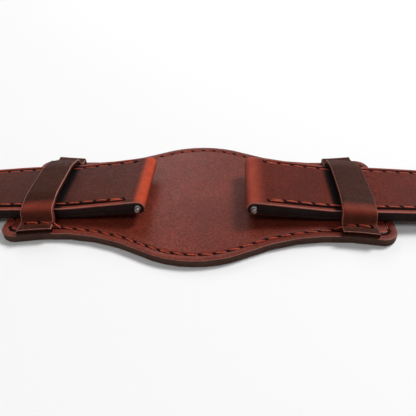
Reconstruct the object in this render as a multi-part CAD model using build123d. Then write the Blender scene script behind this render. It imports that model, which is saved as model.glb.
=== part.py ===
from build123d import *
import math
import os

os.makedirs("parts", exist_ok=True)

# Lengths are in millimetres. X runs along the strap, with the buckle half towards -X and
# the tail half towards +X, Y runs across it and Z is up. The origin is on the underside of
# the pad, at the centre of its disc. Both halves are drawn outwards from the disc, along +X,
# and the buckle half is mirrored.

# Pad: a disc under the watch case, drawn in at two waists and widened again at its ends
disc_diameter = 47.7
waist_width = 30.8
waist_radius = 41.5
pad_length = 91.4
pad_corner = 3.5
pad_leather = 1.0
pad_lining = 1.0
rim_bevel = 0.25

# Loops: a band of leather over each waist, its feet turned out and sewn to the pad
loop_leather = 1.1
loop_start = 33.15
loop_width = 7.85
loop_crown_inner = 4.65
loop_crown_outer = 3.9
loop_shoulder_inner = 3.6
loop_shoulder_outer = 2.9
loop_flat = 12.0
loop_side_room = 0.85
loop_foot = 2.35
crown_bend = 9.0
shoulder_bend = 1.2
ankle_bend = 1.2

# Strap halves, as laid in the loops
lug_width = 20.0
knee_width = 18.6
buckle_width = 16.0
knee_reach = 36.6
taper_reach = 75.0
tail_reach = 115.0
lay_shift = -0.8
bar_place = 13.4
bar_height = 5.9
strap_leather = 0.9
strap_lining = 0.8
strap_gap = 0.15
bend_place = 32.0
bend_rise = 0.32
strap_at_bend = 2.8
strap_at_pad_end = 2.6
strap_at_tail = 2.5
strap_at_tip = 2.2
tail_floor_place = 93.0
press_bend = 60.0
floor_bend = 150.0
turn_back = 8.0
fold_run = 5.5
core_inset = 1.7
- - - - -
§ Instruction
Copy the material above verbatim.

§ Solution to this task
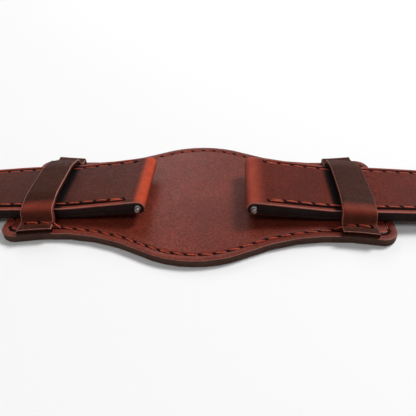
Reconstruct the object in this render as a multi-part CAD model using build123d. Then write the Blender scene script behind this render. It imports that model, which is saved as model.glb.
=== part.py ===
from build123d import *
import math
import os

os.makedirs("parts", exist_ok=True)

# Lengths are in millimetres. X runs along the strap, with the buckle half towards -X and
# the tail half towards +X, Y runs across it and Z is up. The origin is on the underside of
# the pad, at the centre of its disc. Both halves are drawn outwards from the disc, along +X,
# and the buckle half is mirrored.

# Pad: a disc under the watch case, drawn in at two waists and widened again at its ends
disc_diameter = 47.7
waist_width = 30.8
waist_radius = 41.5
pad_length = 91.4
pad_corner = 3.5
pad_leather = 1.0
pad_lining = 1.0
rim_bevel = 0.25

# Loops: a band of leather over each waist, its feet turned out and sewn to the pad
loop_leather = 1.1
loop_start = 33.15
loop_width = 7.85
loop_crown_inner = 4.65
loop_crown_outer = 3.9
loop_shoulder_inner = 3.6
loop_shoulder_outer = 2.9
loop_flat = 12.0
loop_side_room = 0.85
loop_foot = 2.35
crown_bend = 9.0
shoulder_bend = 1.2
ankle_bend = 1.2

# Strap halves, as laid in the loops
lug_width = 20.0
knee_width = 18.6
buckle_width = 16.0
knee_reach = 36.6
taper_reach = 75.0
tail_reach = 115.0
lay_shift = -0.8
bar_place = 13.4
bar_height = 5.9
strap_leather = 0.9
strap_lining = 0.8
strap_gap = 0.15
bend_place = 32.0
bend_rise = 0.32
strap_at_bend = 2.8
strap_at_pad_end = 2.6
strap_at_tail = 2.5
strap_at_tip = 2.2
tail_floor_place = 93.0
press_bend = 60.0
floor_bend = 150.0
turn_back = 8.0
fold_run = 5.5
core_inset = 1.7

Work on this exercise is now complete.